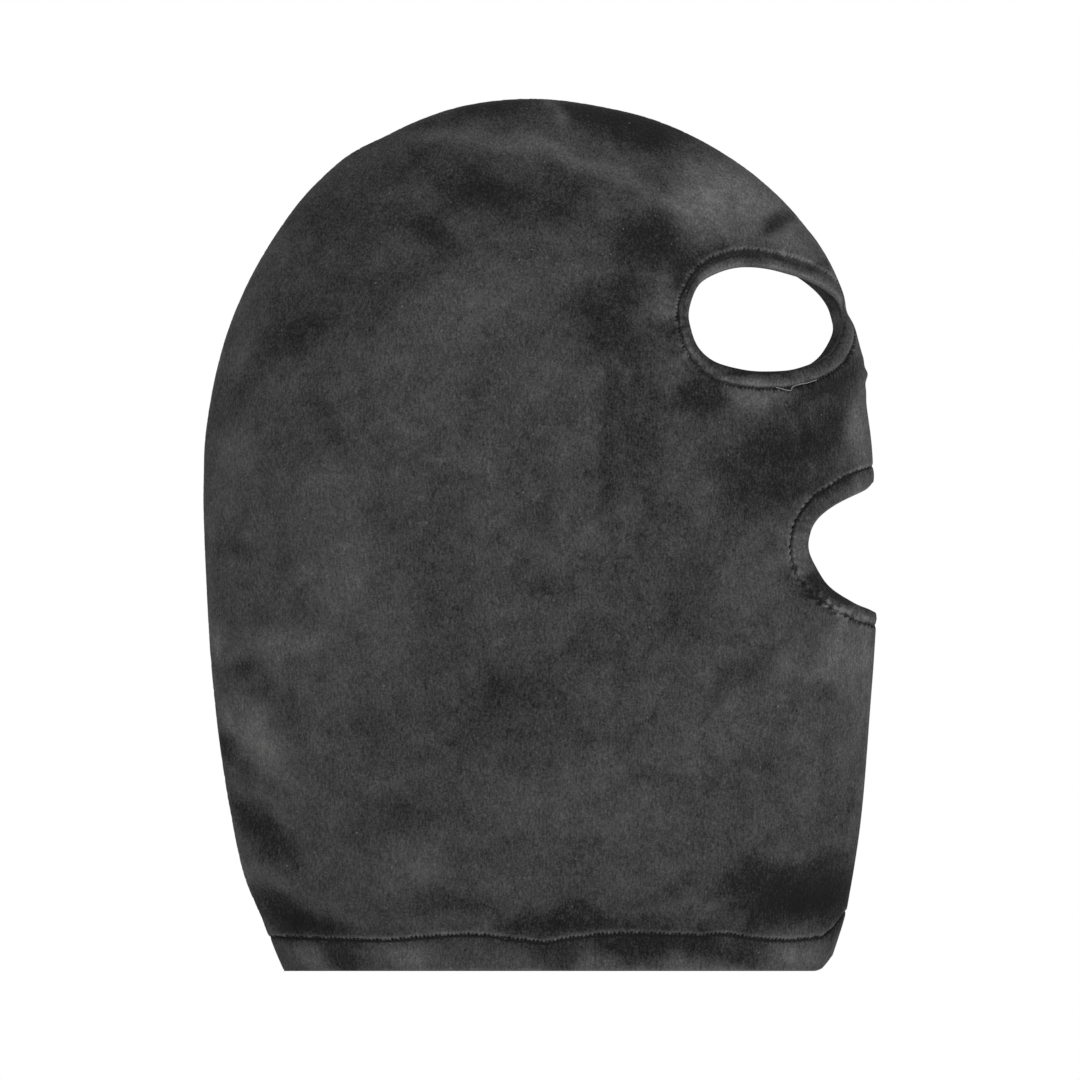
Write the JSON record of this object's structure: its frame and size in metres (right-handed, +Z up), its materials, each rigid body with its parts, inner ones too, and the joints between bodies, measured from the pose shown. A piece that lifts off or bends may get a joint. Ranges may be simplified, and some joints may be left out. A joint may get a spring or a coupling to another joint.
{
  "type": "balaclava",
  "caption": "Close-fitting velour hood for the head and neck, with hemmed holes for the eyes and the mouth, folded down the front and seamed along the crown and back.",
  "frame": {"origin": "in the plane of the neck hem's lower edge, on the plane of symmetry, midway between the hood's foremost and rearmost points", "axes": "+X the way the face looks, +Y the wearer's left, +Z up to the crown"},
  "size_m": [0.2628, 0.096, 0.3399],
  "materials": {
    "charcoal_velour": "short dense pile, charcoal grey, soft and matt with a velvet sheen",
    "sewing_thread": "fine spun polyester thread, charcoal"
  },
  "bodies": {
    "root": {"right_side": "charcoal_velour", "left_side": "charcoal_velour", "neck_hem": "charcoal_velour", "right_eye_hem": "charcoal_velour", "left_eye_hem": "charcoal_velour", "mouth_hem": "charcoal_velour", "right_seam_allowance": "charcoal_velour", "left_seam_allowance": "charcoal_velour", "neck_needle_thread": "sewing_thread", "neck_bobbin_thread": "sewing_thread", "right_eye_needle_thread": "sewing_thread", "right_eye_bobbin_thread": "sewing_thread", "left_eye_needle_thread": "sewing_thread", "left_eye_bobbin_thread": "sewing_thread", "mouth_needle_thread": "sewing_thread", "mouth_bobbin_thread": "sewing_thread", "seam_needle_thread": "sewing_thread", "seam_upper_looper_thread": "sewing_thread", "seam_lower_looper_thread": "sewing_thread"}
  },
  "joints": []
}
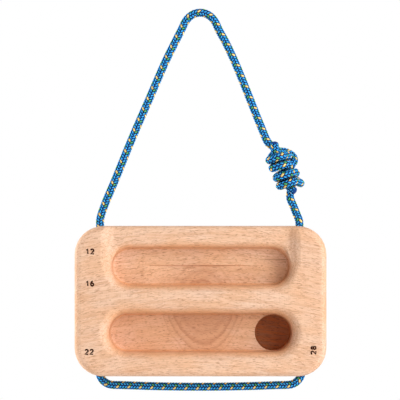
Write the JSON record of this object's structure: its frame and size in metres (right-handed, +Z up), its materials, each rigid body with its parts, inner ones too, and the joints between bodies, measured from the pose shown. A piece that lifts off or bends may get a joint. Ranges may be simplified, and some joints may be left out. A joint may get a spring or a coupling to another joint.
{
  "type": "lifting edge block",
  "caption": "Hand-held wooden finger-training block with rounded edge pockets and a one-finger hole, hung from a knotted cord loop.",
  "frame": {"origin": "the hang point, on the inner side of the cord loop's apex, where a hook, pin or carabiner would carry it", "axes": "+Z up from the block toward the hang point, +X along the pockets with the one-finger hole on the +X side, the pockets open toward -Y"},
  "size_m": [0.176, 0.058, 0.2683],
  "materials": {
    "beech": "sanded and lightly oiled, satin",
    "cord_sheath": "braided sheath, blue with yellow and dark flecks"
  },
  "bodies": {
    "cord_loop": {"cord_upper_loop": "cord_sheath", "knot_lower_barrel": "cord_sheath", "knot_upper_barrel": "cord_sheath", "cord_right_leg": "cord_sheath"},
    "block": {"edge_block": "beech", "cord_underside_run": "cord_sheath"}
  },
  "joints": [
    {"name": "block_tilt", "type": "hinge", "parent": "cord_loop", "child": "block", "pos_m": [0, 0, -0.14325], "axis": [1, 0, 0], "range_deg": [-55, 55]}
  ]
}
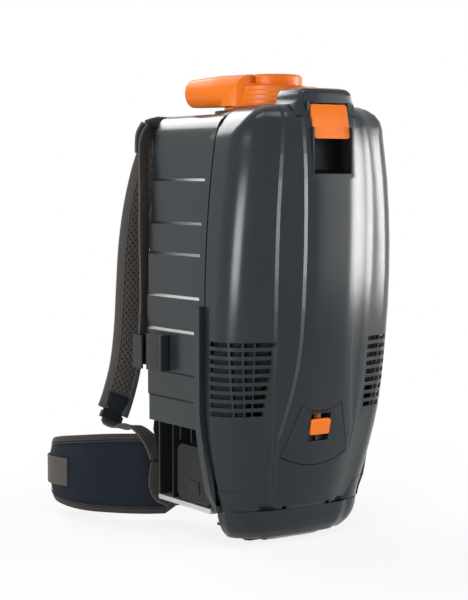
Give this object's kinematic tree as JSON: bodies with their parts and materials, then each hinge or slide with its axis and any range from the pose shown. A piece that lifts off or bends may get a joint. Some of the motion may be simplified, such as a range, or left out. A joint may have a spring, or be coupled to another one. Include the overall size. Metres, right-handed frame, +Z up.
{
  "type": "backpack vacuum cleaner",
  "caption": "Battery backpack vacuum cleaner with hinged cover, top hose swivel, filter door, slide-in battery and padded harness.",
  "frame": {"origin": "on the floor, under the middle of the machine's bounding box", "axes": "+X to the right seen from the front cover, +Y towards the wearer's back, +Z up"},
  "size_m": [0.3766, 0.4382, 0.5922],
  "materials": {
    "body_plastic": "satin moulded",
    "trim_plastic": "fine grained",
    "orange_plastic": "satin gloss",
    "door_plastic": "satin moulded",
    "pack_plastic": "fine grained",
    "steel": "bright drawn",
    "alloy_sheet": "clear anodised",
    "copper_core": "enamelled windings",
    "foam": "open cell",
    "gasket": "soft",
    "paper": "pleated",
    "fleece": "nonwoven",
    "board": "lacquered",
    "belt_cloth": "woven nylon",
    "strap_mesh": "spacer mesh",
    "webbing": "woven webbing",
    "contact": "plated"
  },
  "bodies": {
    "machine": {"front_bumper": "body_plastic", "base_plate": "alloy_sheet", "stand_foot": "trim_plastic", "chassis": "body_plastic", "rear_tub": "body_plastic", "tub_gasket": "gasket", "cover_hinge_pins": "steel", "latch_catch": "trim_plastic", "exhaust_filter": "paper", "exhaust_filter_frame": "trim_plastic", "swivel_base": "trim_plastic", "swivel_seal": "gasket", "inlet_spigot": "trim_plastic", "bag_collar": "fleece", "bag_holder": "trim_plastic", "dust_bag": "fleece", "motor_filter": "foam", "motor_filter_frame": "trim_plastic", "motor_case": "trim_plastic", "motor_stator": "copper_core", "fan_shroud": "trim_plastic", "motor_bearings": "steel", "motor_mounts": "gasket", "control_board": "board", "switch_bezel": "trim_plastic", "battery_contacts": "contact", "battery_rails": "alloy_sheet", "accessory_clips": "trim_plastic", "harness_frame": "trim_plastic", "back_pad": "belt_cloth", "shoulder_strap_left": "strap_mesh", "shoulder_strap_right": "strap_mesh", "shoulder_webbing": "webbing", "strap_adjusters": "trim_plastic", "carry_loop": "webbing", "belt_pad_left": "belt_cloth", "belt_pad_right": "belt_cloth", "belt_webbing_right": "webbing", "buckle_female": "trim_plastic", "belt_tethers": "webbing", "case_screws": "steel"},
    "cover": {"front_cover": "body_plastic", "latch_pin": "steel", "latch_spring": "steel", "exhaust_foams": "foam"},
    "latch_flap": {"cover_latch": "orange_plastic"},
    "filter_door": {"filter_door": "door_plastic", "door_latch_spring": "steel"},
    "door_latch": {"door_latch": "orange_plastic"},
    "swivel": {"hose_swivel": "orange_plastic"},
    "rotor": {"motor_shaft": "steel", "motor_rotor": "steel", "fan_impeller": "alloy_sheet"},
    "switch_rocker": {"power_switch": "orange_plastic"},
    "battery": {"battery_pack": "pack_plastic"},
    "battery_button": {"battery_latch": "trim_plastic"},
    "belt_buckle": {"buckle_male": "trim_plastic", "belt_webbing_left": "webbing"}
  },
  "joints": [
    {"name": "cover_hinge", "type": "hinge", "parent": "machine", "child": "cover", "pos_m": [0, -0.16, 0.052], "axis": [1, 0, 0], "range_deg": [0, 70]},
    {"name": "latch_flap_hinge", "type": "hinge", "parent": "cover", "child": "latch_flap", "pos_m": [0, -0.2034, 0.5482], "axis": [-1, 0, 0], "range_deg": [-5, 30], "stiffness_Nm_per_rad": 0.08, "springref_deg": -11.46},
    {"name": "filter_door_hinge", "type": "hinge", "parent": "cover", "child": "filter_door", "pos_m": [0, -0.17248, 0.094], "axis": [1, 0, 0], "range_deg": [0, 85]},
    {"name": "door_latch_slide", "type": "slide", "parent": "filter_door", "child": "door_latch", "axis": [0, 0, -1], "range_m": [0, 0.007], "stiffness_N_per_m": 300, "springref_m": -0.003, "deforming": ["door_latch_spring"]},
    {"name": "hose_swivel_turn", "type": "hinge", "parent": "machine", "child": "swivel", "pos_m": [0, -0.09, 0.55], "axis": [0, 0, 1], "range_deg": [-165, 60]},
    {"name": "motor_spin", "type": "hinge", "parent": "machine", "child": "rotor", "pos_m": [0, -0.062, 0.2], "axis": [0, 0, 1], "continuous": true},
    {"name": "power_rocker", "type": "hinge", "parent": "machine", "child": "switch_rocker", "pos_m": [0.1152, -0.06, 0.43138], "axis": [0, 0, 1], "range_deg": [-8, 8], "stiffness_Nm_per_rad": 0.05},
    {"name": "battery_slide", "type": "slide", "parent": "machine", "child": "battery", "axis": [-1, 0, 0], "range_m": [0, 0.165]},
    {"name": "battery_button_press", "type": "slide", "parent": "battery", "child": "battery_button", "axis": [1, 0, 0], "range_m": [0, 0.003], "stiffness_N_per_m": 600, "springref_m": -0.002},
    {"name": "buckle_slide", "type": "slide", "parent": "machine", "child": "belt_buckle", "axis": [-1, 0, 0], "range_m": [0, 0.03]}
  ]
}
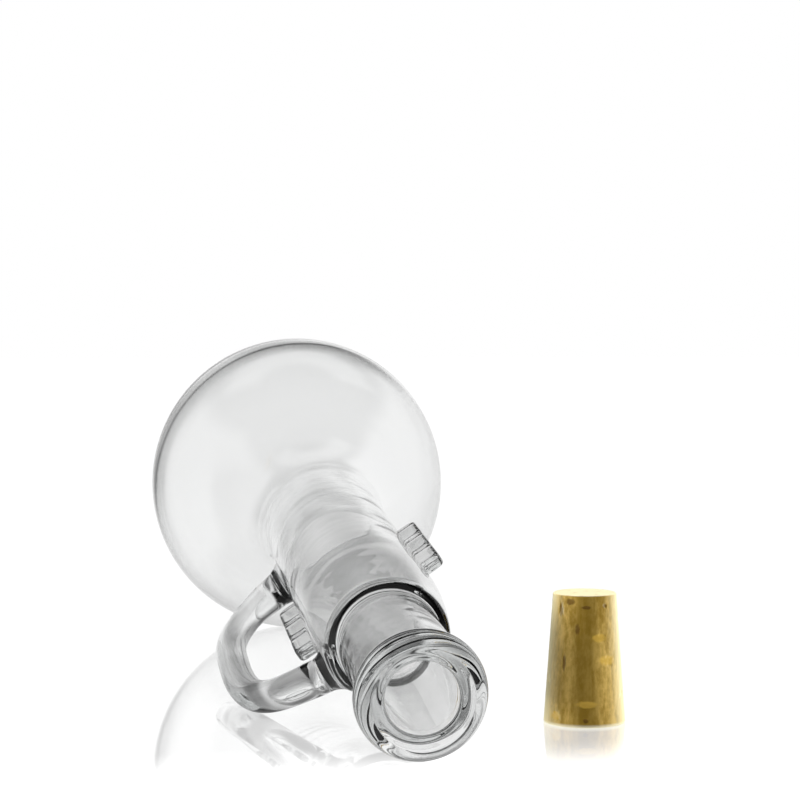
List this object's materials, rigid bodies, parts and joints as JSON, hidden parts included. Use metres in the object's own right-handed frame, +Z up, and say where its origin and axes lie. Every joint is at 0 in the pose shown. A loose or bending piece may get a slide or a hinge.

*Task to carry out:* Every line above that contains the word "where" should be reported.

*Full output:*
  "frame": {"origin": "the hang point, on the inner side of the cord loop's apex, where a hook, pin or carabiner would carry it", "axes": "+Z up from the block toward the hang point, +X along the pockets with the one-finger hole on the +X side, the pockets open toward -Y"},
List this object's materials, rigid bodies, parts and joints as JSON, hidden parts included. Use metres in the object's own right-handed frame, +Z up, and say where its origin and axes lie. Every joint is at 0 in the pose shown. A loose or bending piece may get a slide or a hinge.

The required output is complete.